Land Cover and Land Use Analysis in Coastal Bangladesh

  • Anirban Mukhopadhyay
  • Duncan D. Hornby
  • Craig W. Hutton
  • Attila N. Lázár
  • Fiifi Amoako Johnson
  • Tuhin Ghosh
Open Access


Land cover and land use (LCLU) analysis is a central determinant of the current and future relationship between people and local ecosystem services. It provides the spatial basis for the integrated analysis of the study area. Historical change (1989–2010) is identified using classification techniques based on available satellite imagery supported by other data. Nine categories of LULC are identified; water, Bagda (brackish shrimp farming), Galda (freshwater prawn farming), agriculture (non-waterlogged), agriculture (waterlogged), wetlands and mudflats, mangrove, rural settlements and major urban areas. The analysis shows an increase in aquaculture (mainly replacing rice fields), with agriculture becoming more intermixed with settlements. Future LULC scenarios are determined based on stakeholder narratives.

20.1 Introduction

In coastal Bangladesh, land use has historically been an indicator of the principal livelihood source for the resident population. The most significant land use intervention has been the development of a system of polders since the 1960s, where areas of land are enclosed by embankments and water levels are managed using drainage. The widespread development of polders encouraged agriculture but, over the long term, has degraded soil quality by preventing new fertile sedimentation from being deposited and promoting subsidence. Subsidence makes drainage more difficult and increasing potential flood depths when dikes fail (Auerbach et al. 2015). Land use change has also interacted with changes in the balance between sea water and freshwater (Clarke et al. 2015; Lázár et al. 2015) which varies seasonally, inter-annually and spatially in response to changing patterns of precipitation, sea levels, extreme events and water management (Islam et al. 2015).

In order to capture land use changes and provide underlying base for the integrated modelling, two land use maps have been created for the study area (see Chap.  4, Fig. 4.2). The area comprises one of the world’s largest lowlands with an elevation up to three metres, one metre above normal high tides, which is subject to tidal exchange. Hence it is the area within Bangladesh most exposed to sea-level rise (Milliman 1991; Huq et al. 1995; World Bank 2010). There are numerous islands near the Meghna River with resident communities.
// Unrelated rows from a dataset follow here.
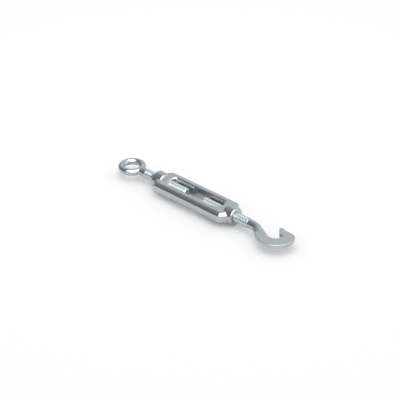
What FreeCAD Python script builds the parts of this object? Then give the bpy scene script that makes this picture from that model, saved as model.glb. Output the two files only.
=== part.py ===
import FreeCAD, Part
import math
import os
import re

import Sketcher
from FreeCAD import Placement, Rotation, Vector

# Hook and eye turnbuckle for M12 rigging, in millimetres.
# The origin is the centre of the eye, +X runs to the hook and +Z is up.
# The shanks carry threads of opposite hand, so turning the body draws both
# bolts in or lets both out by the same length.

SIZES = {
    # open body, forged in one piece
    "body_length": 125.0,
    "frame_width": 36.5,
    "frame_height": 15.2,
    "frame_edge_radius": 5.8,
    "frame_setback": 4.7,
    "corner_cut": 7.0,
    "hub_diameter": 22.2,
    "hub_land": 14.2,
    "hub_rim_radius": 1.8,
    "hub_step_bevel": 0.8,
    "window_width": 17.7,
    "window_length": 82.0,
    "window_end_rise": 2.8,
    "window_corner_radius": 1.6,
    "window_lip_bevel": 0.6,
    "mouth_chamfer": 1.0,
    # threaded shanks of both bolts
    "thread_diameter": 12.0,
    "thread_length": 68.0,
    "thread_clearance": 0.06,
    "shank_chamfer": 1.2,
    "shank_gap": 27.0,
    "neck_diameter": 10.6,
    # eye
    "eye_bore": 18.0,
    "eye_wire": 8.3,
    "eye_reach": 23.4,
    "eye_neck_stub": 1.4,
    "eye_flare_width": 15.0,
    "eye_flare_sink": 0.4,
    "eye_waist_width": 10.6,
    "eye_waist_depth": 8.3,
    # hook
    "hook_reach": 36.5,
    "hook_offset": 1.4,
    "hook_thickness": 4.9,
    "hook_edge_bevel": 0.6,
    "hook_seat_radius": 9.5,
    "hook_outer_radius": 22.9,
    "hook_swell": 0.2,
    "hook_shank_slope": 28.7,
    "hook_back_height": 12.2,
    "hook_back_radius": 9.0,
    "hook_lip": 2.2,
    "hook_start_angle": 212.0,
    "hook_tip_inset": 3.6,
    "hook_tip_overhang": 3.6,
    "hook_tip_radius": 1.4,
    "hook_nose_rise": 1.4,
    "hook_nose_length": 3.6,
    "hook_nose_foot": 3.0,
    # neck between the hook's shank and its flat
    "neck_run": 4.5,
    "neck_swing": 42.0,
    "neck_bend_depth": 9.8,
    "neck_blend_start": 13.7,
    "neck_blend_end": 7.0,
    "neck_blend_width": 10.6,
    "neck_blend_depth": 7.0,
    "neck_sunk_width": 10.6,
    "neck_sunk_depth": 4.6,
    "neck_sink": 1.4,
}

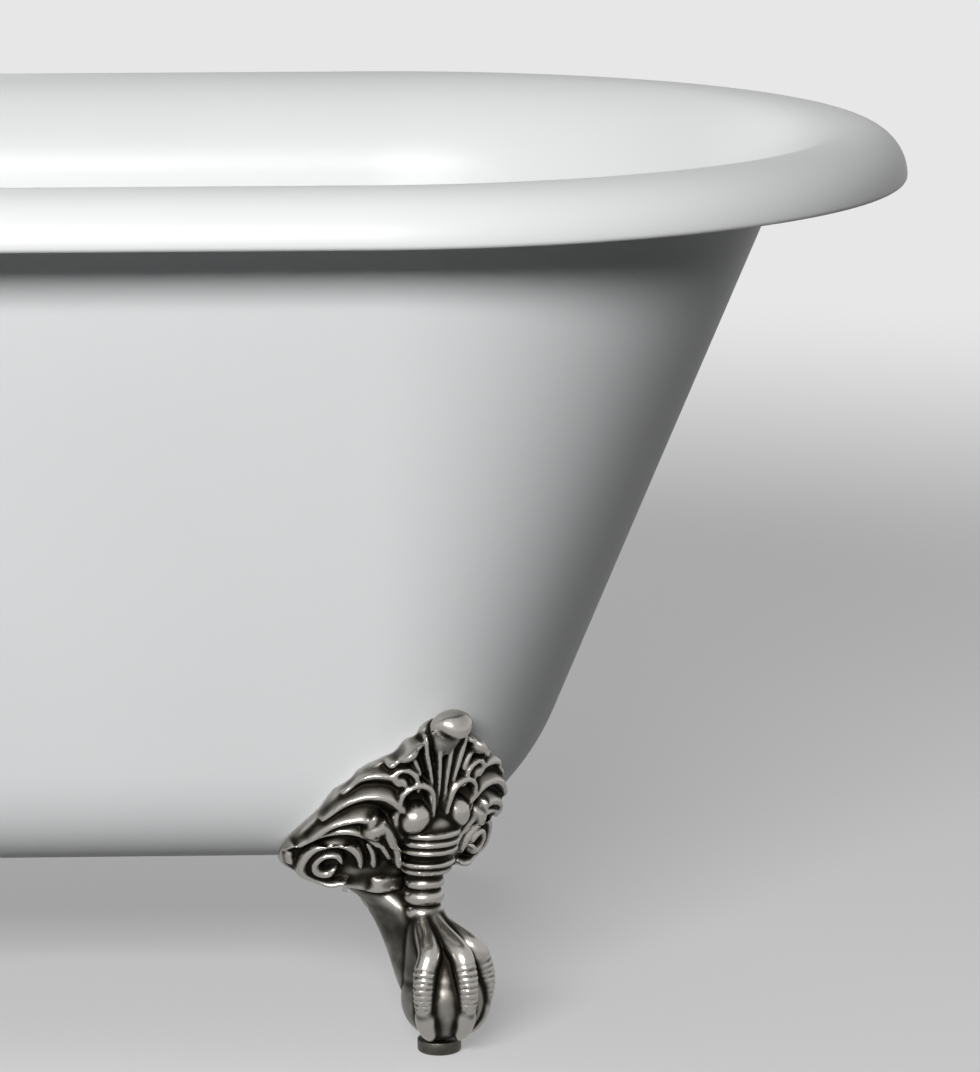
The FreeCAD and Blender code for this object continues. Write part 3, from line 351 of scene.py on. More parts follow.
class Finish:
    """A new material whose tint, polish and grain follow noises in Object coordinates."""

    def __init__(self, name):
        self.material = bpy.data.materials.new(name)
        self.material.use_nodes = True
        self.nodes = self.material.node_tree.nodes
        self.links = self.material.node_tree.links
        self.shader = self.nodes["Principled BSDF"]
        self.place = self.nodes.new("ShaderNodeTexCoord").outputs["Object"]

    def noise(self, scale, detail):
        """A noise with so many lumps in a metre."""
        cloud = self.nodes.new("ShaderNodeTexNoise")
        cloud.inputs["Scale"].default_value = scale
        cloud.inputs["Detail"].default_value = detail
        self.links.new(self.place, cloud.inputs["Vector"])
        return cloud.outputs["Fac"]

    def tint(self, share, *stops):
        """The colour at each share, blended between (share, colour) stops."""
        blend = self.nodes.new("ShaderNodeValToRGB")
        ends = blend.color_ramp.elements
        for end, (position, colour) in zip(ends, (stops[0], stops[-1])):
            end.position, end.color = position, (*colour, 1)
        for position, colour in stops[1:-1]:
            ends.new(position).color = (*colour, 1)
        self.links.new(share, blend.inputs["Fac"])
        self.links.new(blend.outputs["Color"], self.shader.inputs["Base Color"])

    def polish(self, share, low, high, start=0.0, end=1.0):
        """Roughness from low to high as the share goes from start to end."""
        span = self.nodes.new("ShaderNodeMapRange")
        span.inputs["From Min"].default_value = start
        span.inputs["From Max"].default_value = end
        span.inputs["To Min"].default_value = low
        span.inputs["To Max"].default_value = high
        self.links.new(share, span.inputs["Value"])
        self.links.new(span.outputs["Result"], self.shader.inputs["Roughness"])

    def grain(self, height, strength, depth):
        """A bump of so many metres."""
        bump = self.nodes.new("ShaderNodeBump")
        bump.inputs["Strength"].default_value = strength
        bump.inputs["Distance"].default_value = depth
        self.links.new(height, bump.inputs["Height"])
        self.links.new(bump.outputs["Normal"], self.shader.inputs["Normal"])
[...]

It also includes the Bangladeshi portion of the Sundarbans, the largest mangrove forest in the world.

The first set of land use maps are a historical series from 1989, 2001 and 2010. These compliment the decadal census data and allow for the identification of the change in land use and land cover over a 20-year period, providing a land use trend for the generation of land use scenarios out to 2050. A second set of maps uses the most recent data from 2010; these are composed of the 2010 map used to generate the trend but with additional characteristics derived from secondary data sets available only for this year. The more detailed 2010 map allows detailed identification and analysis of the rise of the aquaculture sector as one major recent land use change.

20.2 The Development of Land Use Maps

The land use maps are based on Landsat satellite images. Four scenes were required to cover the whole study area, and scenes with the least cloud cover from January of each selected year were acquired. Four numbers of scenes were downloaded to cover the whole study area of each year (1989, 2001 and 2010 of Landsat 5 TM Satellite sensor with a resolution of 30 metres).
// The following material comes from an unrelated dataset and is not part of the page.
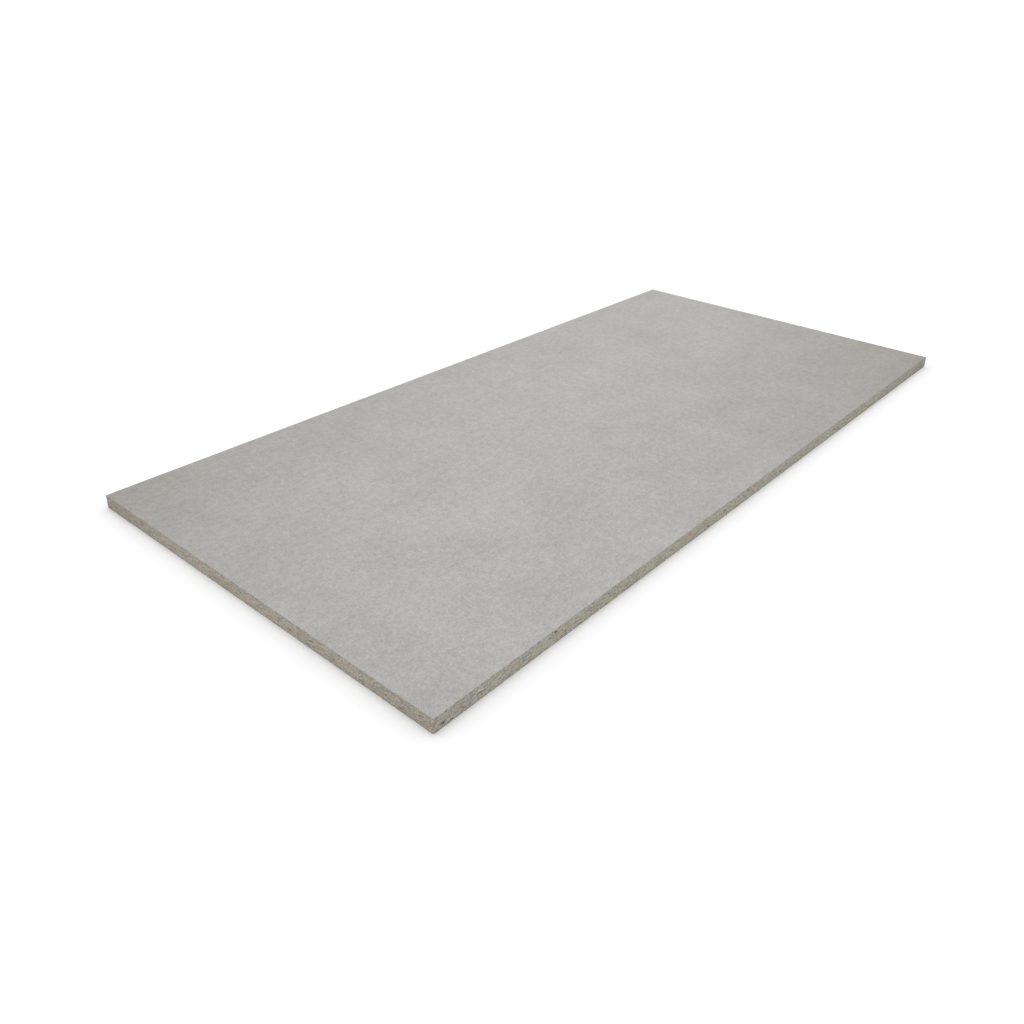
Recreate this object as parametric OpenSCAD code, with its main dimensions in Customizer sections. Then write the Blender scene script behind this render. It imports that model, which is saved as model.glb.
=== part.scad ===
// Cement-bonded particle board: one rectangular sheet, pressed flat and sawn to size.
// Frame: +X along the length, +Y along the width, +Z up out of the face.
// The origin is the centre of the underside, so the sheet lies on Z = 0.
// All sizes are in millimetres.

/* [Sheet] */
// Length of the sheet, between its two short sawn edges
sheet_length = 1250; // [300:10:3350]
// Width of the sheet, between its two long sawn edges
sheet_width = 600; // [200:10:1250]
// Thickness of the sheet, between its two pressed faces
sheet_thickness = 18; // [8:1:40]

/* [Edges] */
// Radius of the arris, where a pressed face meets a sawn edge
face_arris_radius = 0.5; // [0.2:0.1:2]
// Radius of the upright arris, where two sawn edges meet at a corner
corner_arris_radius = 0.8; // [0.2:0.1:5]

/* [Hidden] */
// Cement grey of the pressed faces
cement_grey = [0.70, 0.69, 0.67];
// Segments of an arris, enough for a smooth quarter round
arris_segments = 48;

// Rectangle centred on the origin, with a quarter round of the radius at each corner
module eased_rectangle(size, radius) {
    union() {
        square([size.x - 2 * radius, size.y], center = true);
        square([size.x, size.y - 2 * radius], center = true);
        for (side_x = [-1, 1], side_y = [-1, 1])
            translate([side_x * (size.x / 2 - radius), side_y * (size.y / 2 - radius)])
                circle(radius, $fn = arris_segments);
    }
}

// The outline seen from above, standing on Z = 0
module plan_form() {
    linear_extrude(sheet_thickness)
        eased_rectangle([sheet_length, sheet_width], corner_arris_radius);
}

// The cross section, drawn out along the length
module long_form() {
    translate([-sheet_length / 2, 0, sheet_thickness / 2])
        rotate([90, 0, 90])
            linear_extrude(sheet_length)
                eased_rectangle([sheet_width, sheet_thickness], face_arris_radius);
}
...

To rectify and standardise the classification of the Landsat images for change analysis, radiometric standardisation (Duggin and Robinove 1990; Song et al. 2001) is undertaken along with atmospheric correction to reduce the errors. In this research, Landsat visible and near-infrared (VNIR) bands are atmospherically corrected. The bands are radiometrically calibrated to transform the DN values into top of the atmosphere (TOA) radiance (LTOA) using sensor calibration function (Eq. 20.1) (Chander et al. 2007). The radiance of VNIR bands are transformed to correct surface reflectance based on image-based atmospheric correction model developed by Chavez (1996) (Eq. 20.2).
$$ {L}_{\mathrm{TOA}}=\left(\frac{L_{\max_{\lambda }}-{L}_{\min_{\lambda }}}{{\mathrm{QCAL}}_{\mathrm{max}}-{\mathrm{QCAL}}_{\mathrm{min}}}\right)\times \left(\mathrm{DN}-{\mathrm{QCAL}}_{\mathrm{min}}\right)+{L}_{\min_{\lambda }} $$
Where, \( {L}_{\max_{\lambda }} \) and \( {L}_{\min_{\lambda }} \)are maximum and minimum radiance (in W/m−2 sr−1 μm−1), QCALmax and QCALmin are maximum and minimum DN value possible (255/1).
$$ \rho =\frac{\left({L}_{\mathrm{TOA}}-{L}_p\right)\pi {d}^2}{{\mathrm{ESUN}}_{\lambda}\cos {\theta}_z{T}_z} $$
  • ρ = surface reflectance,

  • d = Earth sun distance (in Astronomical Units),

  • ESUNλ = band pass solar irradiance at top of the atmosphere (TOA),

  • θz = Solar zenith angle (deg).

  • TZ = atmospheric transmission between ground and TOA. The values of the TZ for band 4 and 5 were taken as 0.85 and 0.95 respectively (Chavez 1996).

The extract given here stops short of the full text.